Your task: Reproduce the section of the listing that begins at the line containing "bore = Pos(*pivot_place)" and finishes at the line containing "obj.data.transform(world)". Include both end lines and nothing beyond them.
Collected data start
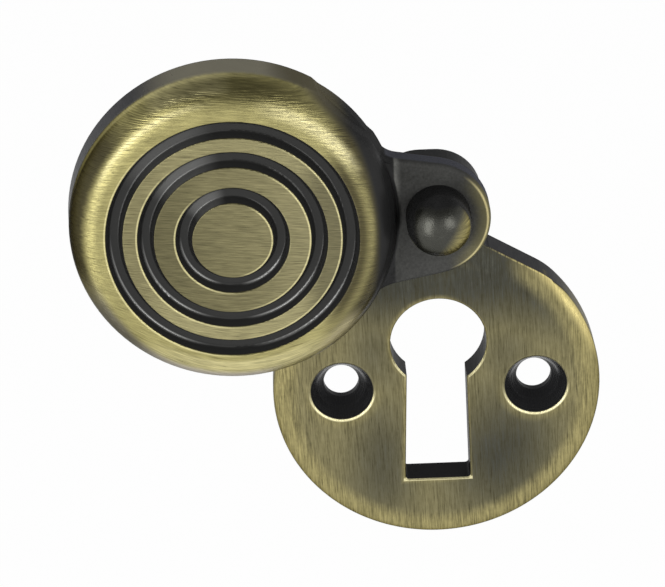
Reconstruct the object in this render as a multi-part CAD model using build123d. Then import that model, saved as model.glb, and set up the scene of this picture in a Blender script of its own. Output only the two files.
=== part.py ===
from build123d import *
import os
from math import cos, pi, radians, sin, sqrt, tan

# Keyhole escutcheon with a swinging cover, in millimetres.
# It is fixed upright on a door: X runs to the right, Z up, and the front faces -Y.
# The origin is midway between the two screw holes, on the back face of the plate.
# A height is measured forward from that back face. The cover is swung out to the left.

# Back plate: a disc with an ear for the pivot
plate_radius = 16.25
plate_thickness = 3.3
plate_drop = 0.3  # the disc's centre is this far below the row of screw holes
plate_side = 0.2  # and, with the slot, this far to the left of their middle
shoulder_cut = 0.32  # depth of the flats that the disc has on both sides of the ear
shoulder_lean = 30.4  # angle of the flats from level
shoulder_round = 8.0  # where the flats run out into the disc
ear_radius = 4.5
ear_left = 1.5  # the ear is this much wider on the left, behind the arm
ear_neck_round = 0.6

# Rounding of the disc's front edge, which fades out on both sides below the ear
rim_round = 1.2  # width on the front face
rim_over = 0.05  # the rounding's curve ends this far outside the rim
fade_least = 0.05  # width where the fade ends
fade_start = 36.0  # angles on the disc between which it fades
fade_end = 50.0
fade_sections = 5

# Screw holes for countersunk wood screws
screw_spacing = 19.25
screw_bore_radius = 1.75
screw_sink_radius = 3.15
screw_bore_length = 0.8  # straight part at the back; the countersink takes the rest

# Keyhole: a round bow above a slot that widens downwards
bow_radius = 4.75
bow_height = 5.0
slot_top_width = 5.75  # at the height of the bow's centre
slot_foot_width = 6.55
slot_foot = -10.15
slot_corner_round = 0.35
edge_break = 0.12  # softened front edges of the keyhole and the screw holes

# Pivot
shoulder_radius = 2.0  # the part of the rivet that the arm turns on
tenon_radius = 1.5  # the part that is held in the ear
tail_radius = 2.3  # the tail, peened flush into the back of the ear
tail_depth = 0.8
head_radius = 3.1
head_post = 2.0  # straight part of the head, below its half ball
head_gap = 0.9  # between the head and the cover's side
turning_clearance = 0.05  # radial, between the arm and the rivet
end_clearance = 0.1  # behind the arm, and again between the arm and the rivet's head

# Cover: a turned boss with three ring grooves, hollow behind
cover_radius = 15.6  # where the rounding meets the side
cover_draft = 4.0  # angle of the side, which is wider at the back
cover_depth = 6.6
cover_round_width = 3.3  # the rounding from the side to the flat front
cover_rise = 0.15  # the closed cover's centre is this far above the row of screw holes
cover_flat = 0.33  # depth of the flat on its side, above the arm
cover_flat_angle = 45.0  # from the arm's direction
land_widths = [0.3, 1.35, 2.0]  # flat lands from the rounding inwards, each with a groove inside it
groove_widths = [1.65, 1.6, 1.6]
groove_depth = 1.0
groove_draft = 20.0
groove_floor_round = 0.25
groove_edge_round = 0.1
hollow_wall = 3.0  # from the hollow's mouth out to the cover's radius
hollow_depth = 3.0
hollow_draft = 8.0
hollow_round = 1.2

# Arm: a flat tongue, one casting with the cover
arm_thickness = 2.2
arm_end_radius = 5.75
arm_end_back = 0.65  # the centre of the arm's round end, from the pivot towards the cover
arm_drop = 0.6  # the arm's outline lies a little off the line from the pivot to the cover
arm_flare_top = 9.5  # angles at which its sides open towards the cover
arm_flare_foot = 11.5
arm_neck_top = 2.5  # hollow corners in plan, where its sides meet the cover
arm_neck_foot = 4.5
arm_edge_round = 0.5
arm_cove = 0.6  # hollow corner between the arm's face and the cover's side

# Places that follow from the sizes above
arm_back = plate_thickness + end_clearance
arm_face = arm_back + arm_thickness
head_seat = arm_face + end_clearance
cover_front = arm_back + cover_depth
side_top = arm_face + arm_cove  # where the cover's rounding begins
cover_foot = cover_radius + (side_top - arm_back) * tan(radians(cover_draft))
hollow_radius = cover_radius - hollow_wall
arm_length = cover_radius + head_gap + head_radius  # from the pivot to the cover's centre
pivot_height = arm_length + cover_rise  # above the row of screw holes, so that the cover closes centrally
disc_centre = (-plate_side, -plate_drop)
pivot_place = (0, pivot_height)
cover_centre = (-arm_length, pivot_height)

cut_past = 1.0  # how far a cutting shape runs past the surface that it cuts
same = 0.01  # two positions closer than this count as one


def at_height(height):
    """Drawing plane parallel to the door: local X is right, local Y is up."""
    return Plane.XZ.offset(height)


def prism(outline, start, end):
    return extrude(at_height(start) * outline, end - start)


def turned(profile, place=(0, 0)):
    """Turn a profile of (radius, -height) points about the axis that points forward."""
    return Pos(place[0], 0, place[1]) * revolve(profile, Axis.Y, 360)


def outline_of(points):
    """Closed profile through points given as (radius, height)."""
    return make_face(Polyline([(radius, -height) for radius, height in points], close=True))


def shoulder_waste(side):
    """What a flat takes off the disc: side is 1 on the right of the ear and -1 on the left."""
    beyond = Pos(0, 1.5 * plate_radius - shoulder_cut) * Rectangle(2 * plate_radius, plate_radius)
    return Rot(0, 0, -side * shoulder_lean) * beyond


def plate_outline():
    disc = Circle(plate_radius) - shoulder_waste(1) - shoulder_waste(-1)
    disc = fillet(disc.vertices().group_by(Axis.Y)[0], shoulder_round)
    ear_width = 2 * ear_radius + ear_left
    tongue = Pos(-ear_left / 2, pivot_height / 2) * Rectangle(ear_width, pivot_height)
    ear = Pos(-ear_left / 2, pivot_height) * SlotOverall(ear_width, 2 * ear_radius)
    outline = Pos(*disc_centre) * disc + tongue + ear
    necks = outline.vertices().filter_by(
        lambda v: abs(abs(v.X + ear_left / 2) - ear_width / 2) < same and v.Y < pivot_height - same)
    return fillet(necks, ear_neck_round)


def rim_waste(width):
    """Section of what the rounding takes off the rim where it is this wide: X outwards, Y forward."""
    inner = plate_radius - width
    low = plate_thickness - width
    high = plate_thickness + cut_past
    outer = plate_radius + cut_past
    return make_face([
        EllipticalCenterArc((inner, low), width + rim_over, width, 0, arc_size=90),
        Polyline((inner, plate_thickness), (inner, high), (outer, high), (outer, low),
                 (plate_radius + rim_over, low))])


def across_rim(angle):
    """Plane square to the rim at an angle on the disc: local X is outwards, local Y forward."""
    right = cos(radians(angle))
    up = sin(radians(angle))
    return Plane(origin=(disc_centre[0], 0, disc_centre[1]), x_dir=(right, 0, up), z_dir=(up, 0, -right))


def fade(on_left):
    """Waste of the rounding along the stretch where it narrows towards the ear."""
    sections = []
    for i in range(fade_sections):
        share = i / (fade_sections - 1)
        angle = fade_start + (fade_end - fade_start) * share
        width = fade_least + (rim_round - fade_least) * (1 + cos(pi * share)) / 2
        sections.append(across_rim(180 - angle if on_left else angle) * rim_waste(width))
    return loft(sections)


def keyhole():
    bow = Pos(0, bow_height) * Circle(bow_radius)
    slot = make_face(Polyline([
        (-slot_top_width / 2, bow_height), (slot_top_width / 2, bow_height),
        (slot_foot_width / 2, slot_foot), (-slot_foot_width / 2, slot_foot)], close=True))
    slot = fillet(slot.vertices().group_by(Axis.Y)[0], slot_corner_round)
    return bow + Pos(-plate_side, 0) * slot


def screw_hole():
    """Straight bore at the back, then a long countersink with a softened front edge."""
    slope = (screw_sink_radius - screw_bore_radius) / (plate_thickness - screw_bore_length)
    soft_radius = screw_sink_radius - slope * edge_break
    return turned(outline_of([
        (0, -cut_past), (screw_bore_radius, -cut_past), (screw_bore_radius, screw_bore_length),
        (soft_radius, plate_thickness - edge_break), (screw_sink_radius + edge_break, plate_thickness),
        (screw_sink_radius + edge_break, plate_thickness + cut_past), (0, plate_thickness + cut_past)]))


def rivet_hole():
    return turned(outline_of([
        (0, -cut_past), (tail_radius, -cut_past), (tail_radius, 0), (tenon_radius, tail_depth),
        (tenon_radius, plate_thickness + cut_past), (0, plate_thickness + cut_past)]), pivot_place)


def back_plate():
    plate = prism(plate_outline(), 0, plate_thickness)
    plate -= prism(keyhole(), -cut_past, plate_thickness + cut_past)
    front = plate.faces().sort_by(Axis.Y)[0]
    plate = chamfer(front.inner_wires()[0].edges(), edge_break)
    forward_axis = Axis((disc_centre[0], 0, disc_centre[1]), (0, 1, 0))
    plate -= revolve(across_rim(fade_start) * rim_waste(rim_round), forward_axis, 180 + 2 * fade_start)
    plate -= fade(on_left=False)
    plate -= fade(on_left=True)
    for side in (-1, 1):
        plate -= Pos(side * screw_spacing / 2, 0, 0) * screw_hole()
    return plate - rivet_hole()


def groove_edges():
    """Inner and outer radius of each ring groove, from the rounding inwards."""
    edges = []
    radius = cover_radius - cover_round_width
    for land, width in zip(land_widths, groove_widths):
        edges.append((radius - land - width, radius - land))
        radius -= land + width
    return edges


def cover_section():
    """Half section of the cover from its axis outwards, with the grooves and the hollow back."""
    flat = cover_radius - cover_round_width
    section = make_face([
        Line((0, -cover_front), (flat, -cover_front)),
        EllipticalCenterArc((flat, -side_top), cover_round_width, cover_front - side_top, 270, arc_size=90),
        Polyline((cover_radius, -side_top), (cover_foot, -arm_back), (0, -arm_back), (0, -cover_front))])
    edges = []
    for inner, outer in groove_edges():
        section -= groove_section(inner, outer)
        edges += [inner, outer]
    corners = section.vertices().filter_by(
        lambda v: abs(v.Y + cover_front) < same and any(abs(v.X - radius) < same for radius in edges))
    return fillet(corners, groove_edge_round) - hollow_section()


def groove_section(inner, outer):
    slope = tan(radians(groove_draft))
    above = cover_front + cut_past
    floor = cover_front - groove_depth
    groove = outline_of([
        (inner - cut_past * slope, above), (inner + groove_depth * slope, floor),
        (outer - groove_depth * slope, floor), (outer + cut_past * slope, above)])
    return fillet(groove.vertices().group_by(Axis.Y)[-1], groove_floor_round)


def hollow_section():
    roof = arm_back + hollow_depth
    slope = tan(radians(hollow_draft))
    hollow = outline_of([
        (0, arm_back - cut_past), (hollow_radius + cut_past * slope, arm_back - cut_past),
        (hollow_radius - hollow_depth * slope, roof), (0, roof)])
    corner = hollow.vertices().filter_by(lambda v: abs(v.Y + roof) < same and v.X > same)
    return fillet(corner, hollow_round)


def arm_side(up, flare):
    """One side of the arm, from its round end to inside the cover: up is 1 above and -1 below."""
    lean = radians(flare)
    reach = arm_length - cover_radius + arm_end_radius
    start_x = -arm_end_back + arm_end_radius * sin(lean)
    start_z = pivot_height - arm_drop + up * arm_end_radius * cos(lean)
    return [(start_x, start_z), (start_x - reach, start_z + up * reach * tan(lean))]


def arm_outline():
    """The arm in plan, run into the ring of the cover's wall that it grows from."""
    top = arm_side(1, arm_flare_top)
    foot = arm_side(-1, arm_flare_foot)
    tongue = make_face(Polyline(top + foot[::-1], close=True))
    round_end = Pos(-arm_end_back, pivot_height - arm_drop) * Circle(arm_end_radius)
    outline = round_end + tongue + Pos(*cover_centre) * Circle(cover_radius)
    for place, size in ((-1, arm_neck_top), (0, arm_neck_foot)):
        necks = outline.vertices().sort_by(Axis.X)[:2].sort_by(Axis.Y)
        outline = fillet(necks[place], size)
    return outline - Pos(*cover_centre) * Circle((cover_radius + hollow_radius) / 2)


def cove_ring():
    """Hollow corner of round section around the foot of the cover's side, above the arm."""
    foot = cover_radius + arm_cove
    low = arm_face - arm_edge_round
    high = arm_face + arm_cove
    inside = cover_radius - arm_cove
    ring = make_face([
        Polyline((cover_radius, -high), (inside, -high), (inside, -low), (foot, -low), (foot, -arm_face)),
        CenterArc((foot, -high), arm_cove, 90, 90)])
    return turned(ring, cover_centre)


def flat_waste():
    """What the flat above the arm takes off the cover's side."""
    depth = cover_radius - cover_flat
    half_width = sqrt(cover_foot ** 2 - depth ** 2) + same
    beyond = Pos(depth + cover_round_width / 2, 0) * Rectangle(cover_round_width, 2 * half_width)
    outline = Pos(*cover_centre) * Rot(0, 0, cover_flat_angle) * beyond
    return prism(outline, arm_back - cut_past, cover_front)


def swing_cover():
    outline = arm_outline()
    arm = prism(outline, arm_back, arm_face)
    rim = arm.faces().sort_by(Axis.Y)[0].outer_wire().edges()
    arm = fillet(rim, arm_edge_round)
    inset = offset(outline, -arm_edge_round)
    cove = cove_ring() & prism(inset, arm_back, cover_front)
    cover = turned(cover_section(), cover_centre) - flat_waste() + arm + cove
    bore = Pos(*pivot_place) * Circle(shoulder_radius + turning_clearance)
    return cover - prism(bore, arm_back - cut_past, arm_face + cut_past)


def pivot_rivet():
    """Shouldered rivet: tail, tenon in the ear, shoulder under the arm's bore and a round head."""
    ball = head_seat + head_post
    section = make_face([
        Polyline([
            (0, -(ball + head_radius)), (0, 0), (tail_radius, 0), (tenon_radius, -tail_depth),
            (tenon_radius, -plate_thickness), (shoulder_radius, -plate_thickness),
            (shoulder_radius, -head_seat), (head_radius, -head_seat), (head_radius, -ball)]),
        CenterArc((0, -ball), head_radius, 270, 90)])
    return turned(section, pivot_place)


os.makedirs("parts", exist_ok=True)
export_step(back_plate(), "parts/back_plate.step")
export_step(swing_cover(), "parts/swing_cover.step")
export_step(pivot_rivet(), "parts/pivot_rivet.step")
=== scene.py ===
import bpy
from math import cos, pi, radians, sin
from mathutils import Matrix, Vector

# Antique brass keyhole escutcheon: a plate, a ring-turned cover that swings aside, and its rivet.
# X is right, Z is up and the front faces -Y, as in the CAD model. Objects are in metres, and the
# finishes measure the surface in millimetres.

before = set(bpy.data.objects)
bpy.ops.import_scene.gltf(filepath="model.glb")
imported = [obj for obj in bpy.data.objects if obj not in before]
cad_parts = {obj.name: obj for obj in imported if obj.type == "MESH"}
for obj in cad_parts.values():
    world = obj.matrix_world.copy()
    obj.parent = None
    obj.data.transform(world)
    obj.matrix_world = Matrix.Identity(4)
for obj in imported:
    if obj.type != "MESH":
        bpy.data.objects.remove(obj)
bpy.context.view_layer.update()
mm = 0.001
print("frame loaded:", sorted(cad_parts))


# camera
cameraLook = {
    "place": (-14.37, -257.03, 129.14),  # mm
    "target": (-10.27, -3.3, 10.79),
    "roll": -1.755,  # degrees
    "lens": 155.47,
    "sensor": 36.0,
    "nearest": 0.01,  # m, what is closer isn't drawn
}


def makeCamera(look):
    data = bpy.data.cameras.new("camera")
    data.lens = look["lens"]
    data.sensor_width = look["sensor"]
    data.clip_start = look["nearest"]
    camera = bpy.data.objects.new("camera", data)
    bpy.context.scene.collection.objects.link(camera)
    place = Vector(look["place"]) * mm
    aim = (Vector(look["target"]) * mm - place).to_track_quat("-Z", "Y").to_matrix()
    turned = aim @ Matrix.Rotation(radians(look["roll"]), 3, "Z")
    camera.matrix_world = Matrix.Translation(place) @ turned.to_4x4()
    bpy.context.scene.camera = camera


makeCamera(cameraLook)
print("camera placed")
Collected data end
Task answer:
    bore = Pos(*pivot_place) * Circle(shoulder_radius + turning_clearance)
    return cover - prism(bore, arm_back - cut_past, arm_face + cut_past)


def pivot_rivet():
    """Shouldered rivet: tail, tenon in the ear, shoulder under the arm's bore and a round head."""
    ball = head_seat + head_post
    section = make_face([
        Polyline([
            (0, -(ball + head_radius)), (0, 0), (tail_radius, 0), (tenon_radius, -tail_depth),
            (tenon_radius, -plate_thickness), (shoulder_radius, -plate_thickness),
            (shoulder_radius, -head_seat), (head_radius, -head_seat), (head_radius, -ball)]),
        CenterArc((0, -ball), head_radius, 270, 90)])
    return turned(section, pivot_place)


os.makedirs("parts", exist_ok=True)
export_step(back_plate(), "parts/back_plate.step")
export_step(swing_cover(), "parts/swing_cover.step")
export_step(pivot_rivet(), "parts/pivot_rivet.step")
=== scene.py ===
import bpy
from math import cos, pi, radians, sin
from mathutils import Matrix, Vector

# Antique brass keyhole escutcheon: a plate, a ring-turned cover that swings aside, and its rivet.
# X is right, Z is up and the front faces -Y, as in the CAD model. Objects are in metres, and the
# finishes measure the surface in millimetres.

before = set(bpy.data.objects)
bpy.ops.import_scene.gltf(filepath="model.glb")
imported = [obj for obj in bpy.data.objects if obj not in before]
cad_parts = {obj.name: obj for obj in imported if obj.type == "MESH"}
for obj in cad_parts.values():
    world = obj.matrix_world.copy()
    obj.parent = None
    obj.data.transform(world)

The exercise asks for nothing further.